How to make Korean bokkeumbap or fried rice
This is a very easy kimchi fried rice recipe using cheap and healthy ingredients.
First of all, you will need the rice. The rice has to be cooked and cooled already. The best kind of rice to use for Korean bokkeumbap is short-grain white rice.
The rice needs to be cooked in advance, ideally the day before, but you could also cook it on the day you are cooking the kimchi fried rice recipe and leave it until completely cool.
Rice leftovers can be used instead. As mentioned above, the best kind of rice to use for the Korean kimchi fried rice is short-grain, but if I happen to have basmati or regular rice leftovers I would use those as well. The consistency will be a bit different, but the kimchi fried rice will be equally delicious.

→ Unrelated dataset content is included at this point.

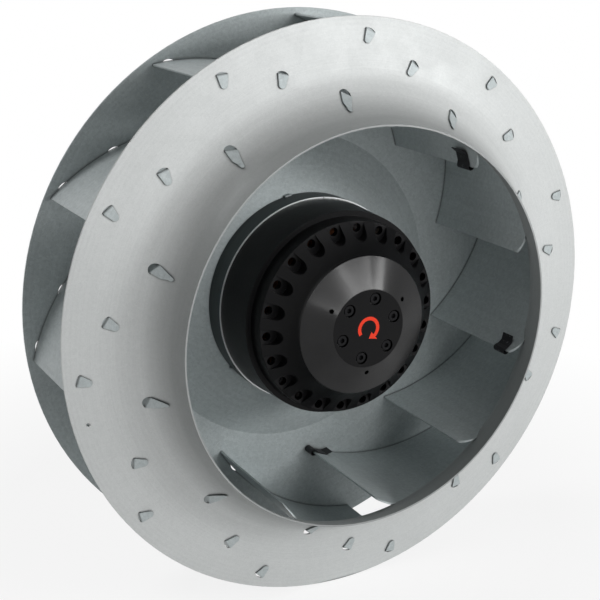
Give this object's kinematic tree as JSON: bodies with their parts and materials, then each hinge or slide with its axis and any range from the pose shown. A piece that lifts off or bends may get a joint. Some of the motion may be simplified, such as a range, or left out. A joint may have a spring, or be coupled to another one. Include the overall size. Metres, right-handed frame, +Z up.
{
  "type": "centrifugal fan",
  "caption": "Backward-curved centrifugal impeller of galvanised sheet steel, driven directly by the external-rotor motor in its eye.",
  "frame": {"origin": "centre of the motor's bolt circle, on its mounting face", "axes": "the fan turns about Y: +Y points out of the mounting face, -Y out of the inlet; +Z up, +X to the right seen from the inlet"},
  "size_m": [0.5, 0.1908, 0.5],
  "materials": {
    "galvanised_sheet": "hot-dip galvanised, fine spangle, satin",
    "spring_steel": "black phosphated spring steel",
    "collar_steel": "rolled steel strip, dark, ground edge",
    "black_enamel": "black enamel on cast aluminium, glossy on the boss",
    "lamination": "stacked electrical sheet",
    "black_screw": "painted over with the rotor",
    "ground_steel": "ground shaft steel",
    "bearing_steel": "polished bearing steel",
    "cast_aluminium": "die cast, machined mounting face",
    "zinc_cap": "zinc-plated pressed cap",
    "copper_wire": "enamelled copper wire",
    "gland_plastic": "black polyamide",
    "gland_rubber": "black rubber",
    "zinc_screw": "zinc-plated"
  },
  "bodies": {
    "stator": {"stator_flange": "cast_aluminium", "preload_spring": "spring_steel", "bearing_cap": "zinc_cap", "stator_core": "lamination", "winding": "copper_wire", "front_bearing_outer": "bearing_steel", "rear_bearing_outer": "bearing_steel", "gland_body": "gland_plastic", "gland_nut": "gland_plastic", "gland_seal": "gland_rubber", "earth_screw": "zinc_screw"},
    "impeller": {"shroud": "galvanised_sheet", "back_plate": "galvanised_sheet", "blade_01": "galvanised_sheet", "blade_02": "galvanised_sheet", "blade_03": "galvanised_sheet", "blade_04": "galvanised_sheet", "blade_05": "galvanised_sheet", "blade_06": "galvanised_sheet", "blade_07": "galvanised_sheet", "blade_08": "galvanised_sheet", "blade_09": "galvanised_sheet", "blade_10": "galvanised_sheet", "blade_11": "galvanised_sheet", "balance_clip_1": "spring_steel", "balance_clip_2": "spring_steel", "balance_clip_3": "spring_steel", "hub_collar": "collar_steel", "rotor_bell": "black_enamel", "rotor_core": "lamination", "rotor_screws": "black_screw", "shaft": "ground_steel", "shaft_circlip": "spring_steel", "front_bearing_inner": "bearing_steel", "rear_bearing_inner": "bearing_steel", "front_bearing_balls": "bearing_steel", "rear_bearing_balls": "bearing_steel"}
  },
  "joints": [
    {"name": "impeller_spin", "type": "hinge", "parent": "stator", "child": "impeller", "pos_m": [0, 0, 0], "axis": [0, 1, 0], "continuous": true}
  ]
}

You will also need kimchi and some of its juices to cook the Korean kimchi fried rice recipe. I used about 250 g/ 8.8 oz kimchi, but a bit more or less is OK. Chop the kimchi and stir-fry it for a few minutes.
Whisk the kimchi juice, soy sauce and gochujang paste together. Use gochujang paste to taste, I have seen recipes using 2 or 3 tablespoons of the paste, but that is definitely too hot for us. I added one tablespoon gochujang sauce to our kimchi fried rice and found that perfect. You could start with about ¾ tablespoon and add more to taste.

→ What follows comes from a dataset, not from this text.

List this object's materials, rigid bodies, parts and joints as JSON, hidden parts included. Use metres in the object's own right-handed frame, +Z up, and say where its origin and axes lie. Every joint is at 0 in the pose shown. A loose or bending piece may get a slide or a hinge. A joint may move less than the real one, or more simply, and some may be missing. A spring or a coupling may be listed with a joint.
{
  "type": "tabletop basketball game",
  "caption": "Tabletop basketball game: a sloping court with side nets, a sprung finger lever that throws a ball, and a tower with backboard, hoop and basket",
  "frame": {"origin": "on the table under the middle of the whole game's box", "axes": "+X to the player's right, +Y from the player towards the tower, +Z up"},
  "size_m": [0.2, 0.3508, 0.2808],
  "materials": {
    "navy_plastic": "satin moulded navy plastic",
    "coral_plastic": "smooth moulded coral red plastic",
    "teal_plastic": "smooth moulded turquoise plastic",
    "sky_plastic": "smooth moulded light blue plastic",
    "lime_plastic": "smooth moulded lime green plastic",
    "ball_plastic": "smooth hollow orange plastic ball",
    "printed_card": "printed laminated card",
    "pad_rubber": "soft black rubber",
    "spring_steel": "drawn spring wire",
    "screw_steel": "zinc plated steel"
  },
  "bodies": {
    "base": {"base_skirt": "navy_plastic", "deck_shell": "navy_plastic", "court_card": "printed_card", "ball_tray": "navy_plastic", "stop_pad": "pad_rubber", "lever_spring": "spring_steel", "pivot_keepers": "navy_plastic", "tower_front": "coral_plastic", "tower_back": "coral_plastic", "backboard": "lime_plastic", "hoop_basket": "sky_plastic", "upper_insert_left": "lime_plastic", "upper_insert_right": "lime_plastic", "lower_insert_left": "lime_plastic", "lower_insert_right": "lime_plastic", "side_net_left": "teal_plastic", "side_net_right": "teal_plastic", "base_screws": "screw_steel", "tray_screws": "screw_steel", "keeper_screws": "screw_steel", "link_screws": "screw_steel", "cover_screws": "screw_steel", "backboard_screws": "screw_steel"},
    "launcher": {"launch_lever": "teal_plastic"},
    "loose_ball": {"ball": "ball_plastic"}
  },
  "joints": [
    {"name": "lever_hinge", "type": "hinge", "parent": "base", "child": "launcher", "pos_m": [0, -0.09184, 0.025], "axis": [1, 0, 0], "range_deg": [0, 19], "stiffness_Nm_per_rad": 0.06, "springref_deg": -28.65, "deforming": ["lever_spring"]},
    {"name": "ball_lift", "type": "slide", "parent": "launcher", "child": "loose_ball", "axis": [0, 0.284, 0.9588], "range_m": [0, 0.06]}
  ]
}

I like adding a small amount of roasted sesame seed oil to many Asian dishes I cook at home. It is not mandatory, you should not buy it just for one dish, but if you have it or plan to cook more Asian food during the next months, then do get a small bottle of it.
I also add some roasted sesame seeds on top of the finished kimchi bokkeumbap, they are almost a must for any Korean dish I happen to cook lately.

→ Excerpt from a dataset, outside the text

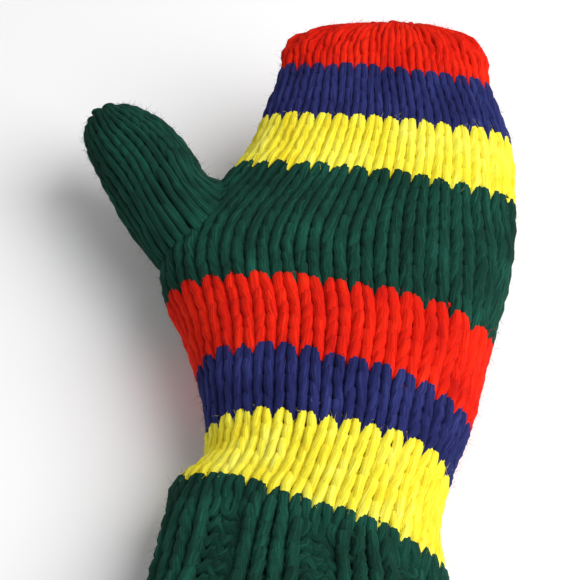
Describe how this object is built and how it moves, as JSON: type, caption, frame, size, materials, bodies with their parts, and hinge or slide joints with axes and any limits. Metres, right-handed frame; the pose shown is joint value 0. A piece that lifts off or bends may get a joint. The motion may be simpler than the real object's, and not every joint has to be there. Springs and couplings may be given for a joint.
{
  "type": "knitted mitten",
  "caption": "Chunky hand-knitted mitten in coloured stripes, with a ribbed cuff, a single finger pocket and a separate thumb, in its worn shape.",
  "frame": {"origin": "middle of the cuff's mouth, on the flattened underside that the mitten lies on", "axes": "+Y from the cuff to the fingertips, +Z out of the palm, -X towards the thumb"},
  "size_m": [0.1492, 0.2435, 0.0682],
  "materials": {
    "green_yarn": "soft brushed wool-like yarn, matt with a slight halo",
    "blue_yarn": "soft brushed wool-like yarn, matt with a slight halo",
    "red_yarn": "soft brushed wool-like yarn, matt with a slight halo",
    "yellow_yarn": "soft brushed wool-like yarn, matt with a slight halo"
  },
  "bodies": {
    "cuff": {"cast_on_edge": "green_yarn", "ribbed_cuff": "green_yarn", "lower_yellow_stripe": "yellow_yarn", "cast_on_tail": "green_yarn", "cuff_yarn_end": "green_yarn"},
    "palm": {"lower_blue_stripe": "blue_yarn", "lower_red_stripe": "red_yarn", "palm_green_band": "green_yarn", "thumb_pickup_seam": "green_yarn", "blue_yarn_end": "blue_yarn", "red_yarn_end": "red_yarn", "green_yarn_end": "green_yarn"},
    "fingers": {"upper_yellow_stripe": "yellow_yarn", "upper_blue_stripe": "blue_yarn", "red_crown": "red_yarn", "crown_gather_yarn": "red_yarn", "finger_blue_yarn_end": "blue_yarn", "crown_yarn_end": "red_yarn"},
    "thumb": {"thumb_gusset": "green_yarn", "thumb_tube": "green_yarn", "thumb_tip": "green_yarn", "thumb_gather_yarn": "green_yarn", "thumb_yarn_end": "green_yarn"}
  },
  "joints": [
    {"name": "wrist_bend", "type": "hinge", "parent": "cuff", "child": "palm", "pos_m": [0, 0.0755, 0.012], "axis": [1, 0, 0], "range_deg": [0, 35], "deforming": ["lower_yellow_stripe"]},
    {"name": "finger_bend", "type": "hinge", "parent": "palm", "child": "fingers", "pos_m": [0, 0.196, 0.046], "axis": [1, 0, 0], "range_deg": [-20, 40], "deforming": ["upper_yellow_stripe"]},
    {"name": "thumb_fold", "type": "hinge", "parent": "palm", "child": "thumb", "pos_m": [-0.0555, 0.168, 0.03], "axis": [0.6429, 0.7659, 0], "range_deg": [-15, 30], "deforming": ["thumb_gusset"]}
  ]
}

I serve the Korean kimchi fried rice with some fried eggs on top, one or two per person, you can decide that. You can fry the eggs to your liking, the yolk can be runny or set. The egg yolks in the pictures are rather set (kids don’t like them runny), but personally I would always go for a runny yolk, I should have taken mine out of the frying pan one minute earlier…
- 300 g/ 10.6 oz/ 1 1/3 cups short-grain rice (See note 1)
- 2 tablespoons vegetable oil, divided
- 250 g/ 8.8 oz/ about 2 ½ cups kimchi
- 1 small leek, about 150 g/ 5.3 oz
- ½ green bell pepper
- 3 spring onions/scallions
- 4 tablespoons kimchi juice
- 1 tablespoons gochujang paste (See note 2)
- 2 tablespoons soy sauce
- 2 teaspoons roasted sesame seed oil
- 1 teaspoon roasted sesame seeds
- 4 eggs
Chop the kimchi, leek and green bell pepper. Chop the whites of the spring onions and leave the greens for garnishing the dish.
Heat 1 tablespoon oil in a large pan over high heat. Add the kimchi, leeks, green pepper and scallion whites and stir-fry for about 3 minutes.
Whisk together the kimchi juice, gochujang paste and soy sauce in a small bowl. Give the mixture to the pan together with the cooked rice. Mix well to combine and fry on medium low heat for about 3-5 minutes or until the rice is hot. Stir in the sesame seed oil and remove from the heat.
Heat the remaining tablespoon vegetable oil in a large pan. Fry the eggs to your liking. Sprinkle the kimchi fried rice with the chopped scallion greens and sprinkle some toasted sesame seeds on top.
Serve immediately with the fried eggs.
Note 1: Ideally, the rice should be cooked one day in advance. If cooking the rice on the same day, make sure it is completely cool before making the kimchi fried rice. 300 g/ 10.6 oz / 1 1/3 cups uncooked rice yield more or less 600 g/ 1.3 lbs/ about 4 cups cooked rice.
Note 2: Start with ¾ tablespoon gochujang paste and increase the amount (up to 3 tablespoons – very hot!) according to your heat tolerance.